-- EXERCISE TASK --
Determine the number of lines that have the string "bending" in them, and give only that number.

-- RAW DATA --
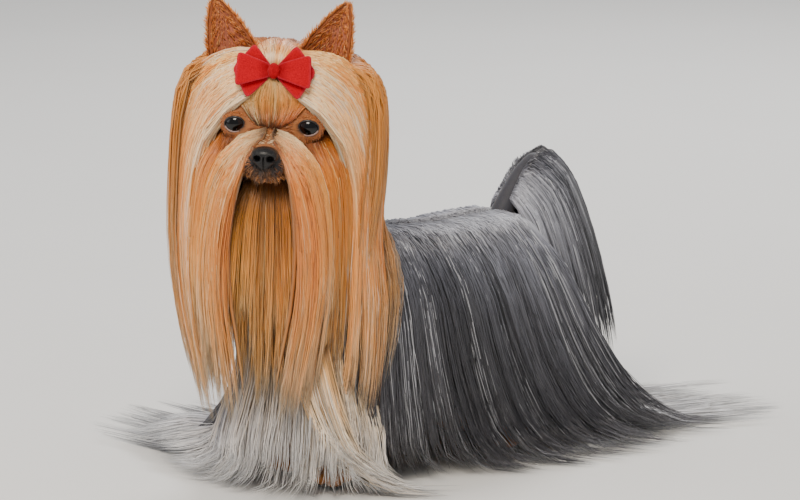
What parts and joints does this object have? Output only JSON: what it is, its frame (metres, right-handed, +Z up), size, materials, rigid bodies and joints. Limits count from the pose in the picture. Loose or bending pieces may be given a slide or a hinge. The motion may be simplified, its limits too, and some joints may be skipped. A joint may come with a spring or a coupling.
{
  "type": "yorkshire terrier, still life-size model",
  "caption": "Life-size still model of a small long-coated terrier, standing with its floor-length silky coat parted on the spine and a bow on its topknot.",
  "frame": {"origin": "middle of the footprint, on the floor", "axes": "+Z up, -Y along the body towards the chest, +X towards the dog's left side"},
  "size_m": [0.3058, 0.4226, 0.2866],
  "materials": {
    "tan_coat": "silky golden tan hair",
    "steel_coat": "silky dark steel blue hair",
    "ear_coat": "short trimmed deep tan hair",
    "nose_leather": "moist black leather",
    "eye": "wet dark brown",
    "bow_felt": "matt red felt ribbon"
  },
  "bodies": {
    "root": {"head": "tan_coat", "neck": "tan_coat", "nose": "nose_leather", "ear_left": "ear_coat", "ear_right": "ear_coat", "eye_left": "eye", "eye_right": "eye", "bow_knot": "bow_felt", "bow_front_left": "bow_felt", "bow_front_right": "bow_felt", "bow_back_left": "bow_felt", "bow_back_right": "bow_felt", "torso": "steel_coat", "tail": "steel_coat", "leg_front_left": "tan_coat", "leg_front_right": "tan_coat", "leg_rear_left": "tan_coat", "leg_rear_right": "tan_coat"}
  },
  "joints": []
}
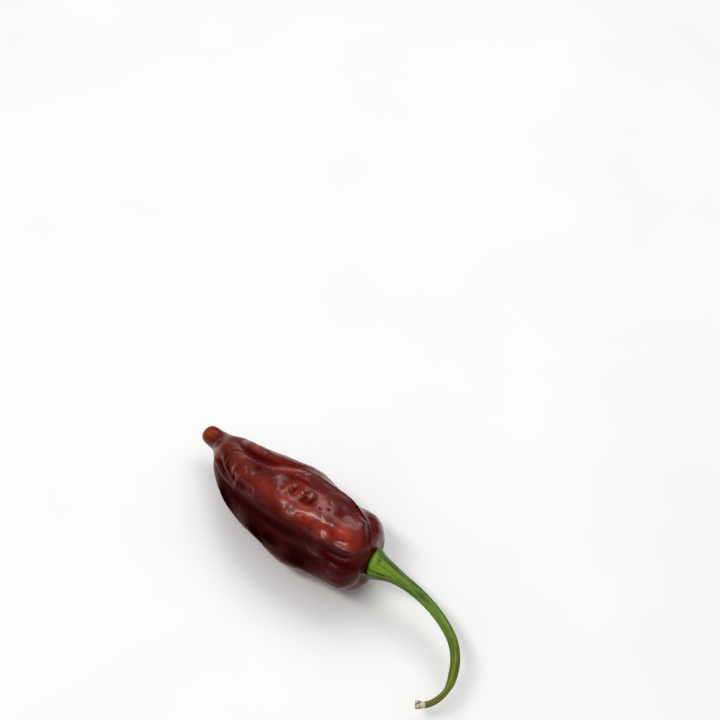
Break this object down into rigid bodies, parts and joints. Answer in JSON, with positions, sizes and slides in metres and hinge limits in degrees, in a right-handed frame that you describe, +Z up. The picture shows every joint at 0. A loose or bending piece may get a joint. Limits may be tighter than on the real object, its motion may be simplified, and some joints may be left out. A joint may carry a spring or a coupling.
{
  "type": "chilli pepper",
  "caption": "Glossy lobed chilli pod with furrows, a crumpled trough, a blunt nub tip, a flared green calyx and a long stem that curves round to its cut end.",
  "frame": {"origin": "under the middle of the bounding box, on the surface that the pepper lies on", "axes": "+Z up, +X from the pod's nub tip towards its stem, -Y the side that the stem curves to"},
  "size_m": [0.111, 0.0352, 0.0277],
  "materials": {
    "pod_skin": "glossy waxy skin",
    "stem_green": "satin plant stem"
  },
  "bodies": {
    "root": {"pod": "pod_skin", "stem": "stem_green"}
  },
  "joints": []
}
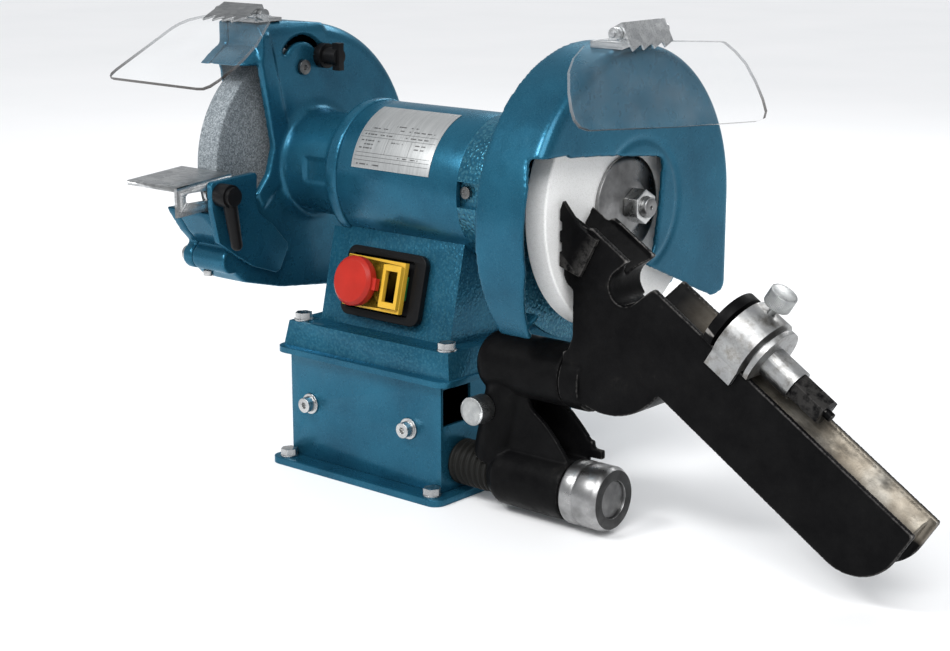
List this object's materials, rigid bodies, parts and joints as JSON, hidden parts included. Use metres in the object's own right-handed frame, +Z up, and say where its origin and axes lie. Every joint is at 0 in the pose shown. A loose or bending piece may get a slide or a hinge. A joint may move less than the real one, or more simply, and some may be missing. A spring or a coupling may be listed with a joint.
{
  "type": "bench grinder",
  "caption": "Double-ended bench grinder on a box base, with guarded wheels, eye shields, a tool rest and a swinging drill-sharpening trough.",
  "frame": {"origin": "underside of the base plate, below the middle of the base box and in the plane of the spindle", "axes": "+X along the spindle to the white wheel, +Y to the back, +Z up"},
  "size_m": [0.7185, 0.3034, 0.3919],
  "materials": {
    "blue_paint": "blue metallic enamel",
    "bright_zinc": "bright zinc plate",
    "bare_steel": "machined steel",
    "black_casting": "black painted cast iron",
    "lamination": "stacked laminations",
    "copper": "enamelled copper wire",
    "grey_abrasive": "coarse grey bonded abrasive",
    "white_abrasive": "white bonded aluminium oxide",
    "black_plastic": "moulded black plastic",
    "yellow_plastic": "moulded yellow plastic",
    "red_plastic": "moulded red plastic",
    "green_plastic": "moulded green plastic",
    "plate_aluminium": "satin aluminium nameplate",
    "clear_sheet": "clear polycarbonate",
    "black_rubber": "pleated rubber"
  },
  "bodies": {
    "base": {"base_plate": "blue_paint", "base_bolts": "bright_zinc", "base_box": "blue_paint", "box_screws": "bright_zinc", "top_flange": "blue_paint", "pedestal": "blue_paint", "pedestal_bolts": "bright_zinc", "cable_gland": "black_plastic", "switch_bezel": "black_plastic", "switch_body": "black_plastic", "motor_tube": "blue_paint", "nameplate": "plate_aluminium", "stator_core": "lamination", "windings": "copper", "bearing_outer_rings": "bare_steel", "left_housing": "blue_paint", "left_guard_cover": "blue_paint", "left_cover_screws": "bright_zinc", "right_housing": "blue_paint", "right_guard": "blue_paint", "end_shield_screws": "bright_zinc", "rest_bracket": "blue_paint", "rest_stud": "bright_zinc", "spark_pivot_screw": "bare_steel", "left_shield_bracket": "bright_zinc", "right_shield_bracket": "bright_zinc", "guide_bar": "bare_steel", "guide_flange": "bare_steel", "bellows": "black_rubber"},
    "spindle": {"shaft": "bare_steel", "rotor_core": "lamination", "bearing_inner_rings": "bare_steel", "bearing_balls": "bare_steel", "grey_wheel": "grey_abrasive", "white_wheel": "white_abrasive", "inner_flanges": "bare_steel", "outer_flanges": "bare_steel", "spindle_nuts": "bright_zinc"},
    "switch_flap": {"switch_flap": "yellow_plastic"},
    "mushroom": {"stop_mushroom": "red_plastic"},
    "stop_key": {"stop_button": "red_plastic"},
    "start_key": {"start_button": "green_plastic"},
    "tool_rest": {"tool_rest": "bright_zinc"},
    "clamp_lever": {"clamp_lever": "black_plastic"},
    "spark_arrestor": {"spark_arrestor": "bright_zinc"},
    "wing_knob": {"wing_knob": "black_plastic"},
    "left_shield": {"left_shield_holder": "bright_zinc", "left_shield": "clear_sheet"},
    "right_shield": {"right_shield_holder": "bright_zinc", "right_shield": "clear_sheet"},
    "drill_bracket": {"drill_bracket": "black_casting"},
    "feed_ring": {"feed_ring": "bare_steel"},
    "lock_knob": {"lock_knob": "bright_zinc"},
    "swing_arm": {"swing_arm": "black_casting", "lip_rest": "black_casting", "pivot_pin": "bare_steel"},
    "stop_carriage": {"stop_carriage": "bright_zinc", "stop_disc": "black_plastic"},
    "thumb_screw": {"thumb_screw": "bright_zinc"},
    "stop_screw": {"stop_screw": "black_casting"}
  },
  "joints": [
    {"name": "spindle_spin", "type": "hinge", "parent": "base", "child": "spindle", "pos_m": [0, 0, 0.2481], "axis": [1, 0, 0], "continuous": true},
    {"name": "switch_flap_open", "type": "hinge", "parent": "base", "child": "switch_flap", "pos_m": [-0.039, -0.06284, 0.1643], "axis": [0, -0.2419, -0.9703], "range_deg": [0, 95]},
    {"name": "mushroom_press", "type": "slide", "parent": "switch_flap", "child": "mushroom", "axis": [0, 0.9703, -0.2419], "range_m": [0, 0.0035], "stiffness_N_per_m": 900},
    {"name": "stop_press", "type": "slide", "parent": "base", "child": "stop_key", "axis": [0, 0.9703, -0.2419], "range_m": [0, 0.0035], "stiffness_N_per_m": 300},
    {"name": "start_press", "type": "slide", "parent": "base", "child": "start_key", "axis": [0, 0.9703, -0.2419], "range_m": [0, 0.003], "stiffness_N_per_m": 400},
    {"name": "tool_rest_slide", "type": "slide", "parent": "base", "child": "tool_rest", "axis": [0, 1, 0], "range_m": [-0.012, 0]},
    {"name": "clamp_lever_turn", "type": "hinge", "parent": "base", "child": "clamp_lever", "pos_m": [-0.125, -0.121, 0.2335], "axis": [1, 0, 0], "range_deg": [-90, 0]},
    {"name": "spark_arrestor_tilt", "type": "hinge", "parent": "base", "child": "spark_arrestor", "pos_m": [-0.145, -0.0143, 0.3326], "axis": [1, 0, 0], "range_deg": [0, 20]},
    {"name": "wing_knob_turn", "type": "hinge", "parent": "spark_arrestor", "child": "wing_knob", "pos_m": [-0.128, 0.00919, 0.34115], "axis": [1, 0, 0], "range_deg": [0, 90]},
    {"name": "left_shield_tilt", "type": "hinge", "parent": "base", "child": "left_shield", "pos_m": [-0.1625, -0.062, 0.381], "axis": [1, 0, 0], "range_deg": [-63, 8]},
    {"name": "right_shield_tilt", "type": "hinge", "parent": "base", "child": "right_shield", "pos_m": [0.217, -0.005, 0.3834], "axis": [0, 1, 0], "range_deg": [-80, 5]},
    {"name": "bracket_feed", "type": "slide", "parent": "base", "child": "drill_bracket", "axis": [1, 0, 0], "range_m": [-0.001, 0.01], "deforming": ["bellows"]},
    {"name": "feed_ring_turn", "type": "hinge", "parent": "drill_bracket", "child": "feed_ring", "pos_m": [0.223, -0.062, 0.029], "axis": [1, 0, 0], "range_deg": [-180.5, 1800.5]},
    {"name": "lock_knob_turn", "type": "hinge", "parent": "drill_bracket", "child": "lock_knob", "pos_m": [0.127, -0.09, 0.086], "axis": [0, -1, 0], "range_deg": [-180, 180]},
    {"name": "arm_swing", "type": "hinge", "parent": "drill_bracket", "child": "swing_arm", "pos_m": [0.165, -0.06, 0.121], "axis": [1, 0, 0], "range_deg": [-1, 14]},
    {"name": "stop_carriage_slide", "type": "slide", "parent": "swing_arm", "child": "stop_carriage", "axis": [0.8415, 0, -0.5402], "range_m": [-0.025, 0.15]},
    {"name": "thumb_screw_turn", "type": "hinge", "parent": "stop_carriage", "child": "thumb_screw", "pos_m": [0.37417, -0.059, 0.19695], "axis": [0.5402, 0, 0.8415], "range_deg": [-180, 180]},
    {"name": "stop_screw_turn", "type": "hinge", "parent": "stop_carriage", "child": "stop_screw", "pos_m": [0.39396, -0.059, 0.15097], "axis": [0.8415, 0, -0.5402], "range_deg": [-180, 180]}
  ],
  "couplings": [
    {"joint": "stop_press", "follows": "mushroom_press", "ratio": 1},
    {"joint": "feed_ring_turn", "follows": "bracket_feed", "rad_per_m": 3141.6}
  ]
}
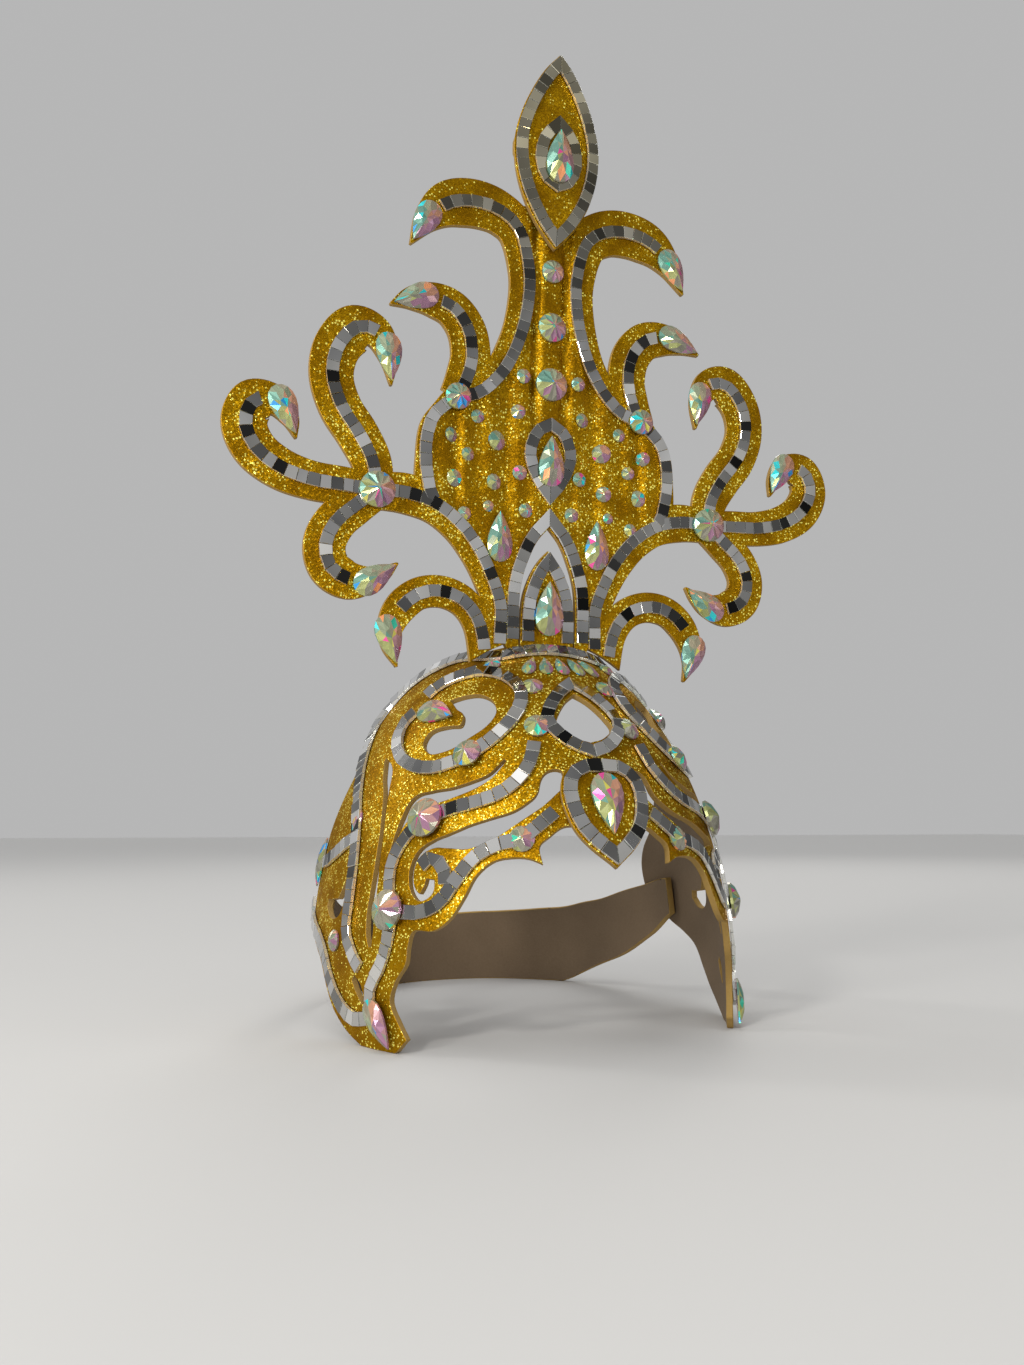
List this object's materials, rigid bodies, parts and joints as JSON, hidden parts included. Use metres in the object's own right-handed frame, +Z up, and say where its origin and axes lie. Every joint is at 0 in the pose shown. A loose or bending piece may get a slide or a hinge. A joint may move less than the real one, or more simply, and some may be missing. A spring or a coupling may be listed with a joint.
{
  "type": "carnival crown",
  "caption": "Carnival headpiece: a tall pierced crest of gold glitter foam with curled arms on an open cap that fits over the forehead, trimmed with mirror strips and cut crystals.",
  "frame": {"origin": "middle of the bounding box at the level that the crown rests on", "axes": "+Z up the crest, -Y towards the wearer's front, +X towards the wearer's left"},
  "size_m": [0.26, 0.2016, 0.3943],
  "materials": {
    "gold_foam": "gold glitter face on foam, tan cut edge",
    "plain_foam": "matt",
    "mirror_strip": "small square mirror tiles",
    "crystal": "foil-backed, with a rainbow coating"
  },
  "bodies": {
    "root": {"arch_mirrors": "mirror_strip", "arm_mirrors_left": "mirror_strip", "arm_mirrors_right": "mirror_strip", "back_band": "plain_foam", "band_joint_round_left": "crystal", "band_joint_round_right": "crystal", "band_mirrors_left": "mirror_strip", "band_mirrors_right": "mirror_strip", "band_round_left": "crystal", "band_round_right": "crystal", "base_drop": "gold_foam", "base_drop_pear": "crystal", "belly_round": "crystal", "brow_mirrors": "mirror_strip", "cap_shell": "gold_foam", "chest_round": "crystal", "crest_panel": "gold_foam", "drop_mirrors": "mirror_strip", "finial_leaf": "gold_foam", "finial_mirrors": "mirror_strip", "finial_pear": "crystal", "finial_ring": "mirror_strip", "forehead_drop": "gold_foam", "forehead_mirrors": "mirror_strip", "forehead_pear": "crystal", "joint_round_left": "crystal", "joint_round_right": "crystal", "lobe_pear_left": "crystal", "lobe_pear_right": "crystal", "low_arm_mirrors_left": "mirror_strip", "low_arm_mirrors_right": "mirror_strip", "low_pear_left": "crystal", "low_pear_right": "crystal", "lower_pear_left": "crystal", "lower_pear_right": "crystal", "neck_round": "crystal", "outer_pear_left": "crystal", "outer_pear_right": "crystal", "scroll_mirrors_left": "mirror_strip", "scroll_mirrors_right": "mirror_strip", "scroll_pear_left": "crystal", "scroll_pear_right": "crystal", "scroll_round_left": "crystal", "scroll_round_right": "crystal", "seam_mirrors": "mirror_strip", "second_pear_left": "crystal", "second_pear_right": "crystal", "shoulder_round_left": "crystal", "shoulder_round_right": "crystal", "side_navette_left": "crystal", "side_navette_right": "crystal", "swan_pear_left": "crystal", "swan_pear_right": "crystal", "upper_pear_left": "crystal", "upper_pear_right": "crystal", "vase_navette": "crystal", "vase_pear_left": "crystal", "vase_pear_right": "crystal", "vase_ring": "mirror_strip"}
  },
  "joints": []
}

-- TASK OUTPUT --
4